Contemporary Aboriginal Art
Rare artworks from an unsurpassed collection evoke the inner lives and secret rites of Australia’s indigenous people
- By Arthur Lubow
- Smithsonian magazine, January 2010, Subscribe
(Page 2 of 2)
In the third period, the art found a commercial market with acclaimed, large-scale canvases in the 1980s. And the fourth period, roughly from the 1990s to the present, includes lower-quality commercial paintings—disparaged by some art dealers as “dots for dollars”—that slake the tourist demand for souvenirs. Some painters today lay down geometric, Aboriginal-style markings without any underlying secret to disguise. (There have even been cases of fake Aboriginal art produced by backpackers.)

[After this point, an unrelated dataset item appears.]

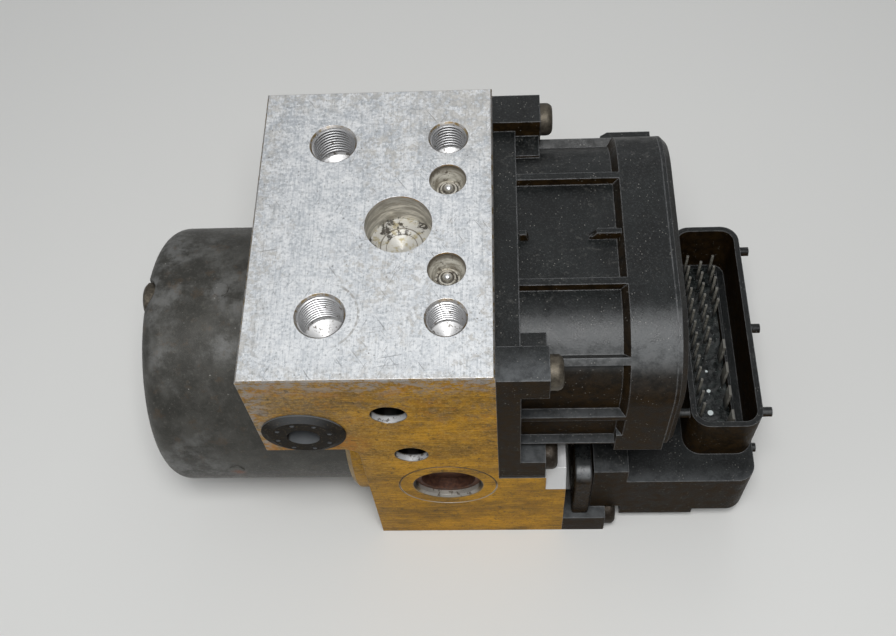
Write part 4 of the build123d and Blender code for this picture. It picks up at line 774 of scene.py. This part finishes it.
def add_accumulator_coils():
    """Wound springs under the accumulator pistons."""
    wire, turns, travel = 0.00045, 6, 0.008  # radius of the wire and travel in metres
    wire_finish = plain_metal("drawn_wire", (0.55, 0.55, 0.57), (0.34, 0.34, 0.36), 0.34)
    for side in ("front", "rear"):
        low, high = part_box("accumulator_spring_" + side)
        length = high.z - low.z
        reach = (high.x - low.x) / 2 - wire
        clear_selection()
        bpy.ops.mesh.primitive_circle_add(vertices=8, radius=wire, location=(reach, 0, 0),
                                          rotation=(pi / 2, 0, 0))
        bpy.ops.object.transform_apply(location=True, rotation=True, scale=True)
        piece = bpy.context.object
        winding = piece.modifiers.new("winding", "SCREW")
        winding.axis = "Z"
        winding.angle = 2 * pi * turns
        winding.screw_offset = length - 2 * wire
        winding.steps = winding.render_steps = 24 * turns
        bpy.ops.object.modifier_apply(modifier="winding")
        bpy.ops.object.mode_set(mode="EDIT")
        bpy.ops.mesh.select_all(action="SELECT")
        bpy.ops.mesh.fill_holes(sides=0)
        bpy.ops.mesh.select_all(action="SELECT")
        bpy.ops.mesh.normals_make_consistent(inside=False)
        bpy.ops.object.mode_set(mode="OBJECT")
        bpy.ops.object.shade_smooth_by_angle(angle=radians(60))
        piece.location = ((low.x + high.x) / 2, (low.y + high.y) / 2, low.z + wire)
        coil = finish_piece("accumulator_coil_" + side, wire_finish)
        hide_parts("accumulator_spring_" + side)
        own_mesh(coil)


# ---- floor, background and light ----
def build_studio():
    """Pale floor, three soft lamps and an even sky."""
    clear_selection()
    bpy.ops.mesh.primitive_plane_add(size=6, location=(0, 0, -0.0002))
    floor = bpy.context.object
    floor.name = "floor"
    pale = bpy.data.materials.new("pale_floor")
    pale.use_nodes = True
    shader = pale.node_tree.nodes["Principled BSDF"]
    shader.inputs["Base Color"].default_value = (0.72, 0.72, 0.70, 1)
    shader.inputs["Roughness"].default_value = 0.9
    floor.data.materials.append(pale)
    middle = mm(0, 0, 40)
    for name, place, size, power in (  # metres and watts
        ("key", (0.02, -0.155, 0.46), 0.14, 1.40),
        ("rim", (0.12, 0.60, 0.55), 0.50, 0.7),
        ("left", (-0.70, -0.10, 0.45), 0.50, 0.6),
    ):
        light = bpy.data.objects.new(name, bpy.data.lights.new(name, "AREA"))
        light.data.energy = power
        light.data.size = size
        light.location = place
        aim = middle - Vector(place)
        light.rotation_euler = aim.to_track_quat("-Z", "Y").to_euler()
        bpy.context.collection.objects.link(light)
    world = bpy.data.worlds.new("studio")
    world.use_nodes = True
    tree = world.node_tree
    background = tree.nodes["Background"]
    background.inputs["Color"].default_value = (0.9, 0.92, 0.95, 1)
    background.inputs["Strength"].default_value = 0.32
    bpy.context.scene.world = world
    bpy.context.scene.view_settings.view_transform = "Standard"


place_camera()
build_studio()
dress_nodes()
add_threads()
add_potting()
add_gussets()
add_accumulator_coils()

Still, much fine work continues to be produced. “I’m very optimistic, because I think it’s amazing that it has lasted as long as it has,” Myers says. Roger Benjamin, a University of Sydney art historian who curated the exhibition, “Icons of the Desert,” says gloomy predictions of the late ‘80s have not been borne out: “Fewer and fewer of the original artists were painting, and people thought the movement was dying out. That didn’t happen.”
One striking change is that many Aboriginal painters today are women, who have their own stories and traditions to recount. “The women painting in Papunya Tula now tend to use stronger colors and—especially the older ladies—are less meticulous,” Benjamin says.
Though seemingly abstract, the multilayered paintings reflect the Aboriginal experience of reading the veiled secrets of the hostile desert—divining underground water and predicting where plants will reappear in the spring. According to Aboriginal mythology, the desert has been marked by the movements of legendary ancestors—the wanderings known as Dreamings—and an initiate can recall the ancestral stories by studying and decoding the terrain. “In the bush, when you see somebody making a painting, they often break into song,” Benjamin says. They’re singing the Dreaming stories in their paintings.
The Wilkersons’ original plan to exhibit paintings in Australian museums fell through after curators feared that Aboriginal women or boys might be exposed to sacred imagery. Aboriginal community members also decreed that nine reproductions could not be included in the exhibition catalog. (The American edition contains a supplement with the banned images. Smithsonian was not granted the right to publish any of them.)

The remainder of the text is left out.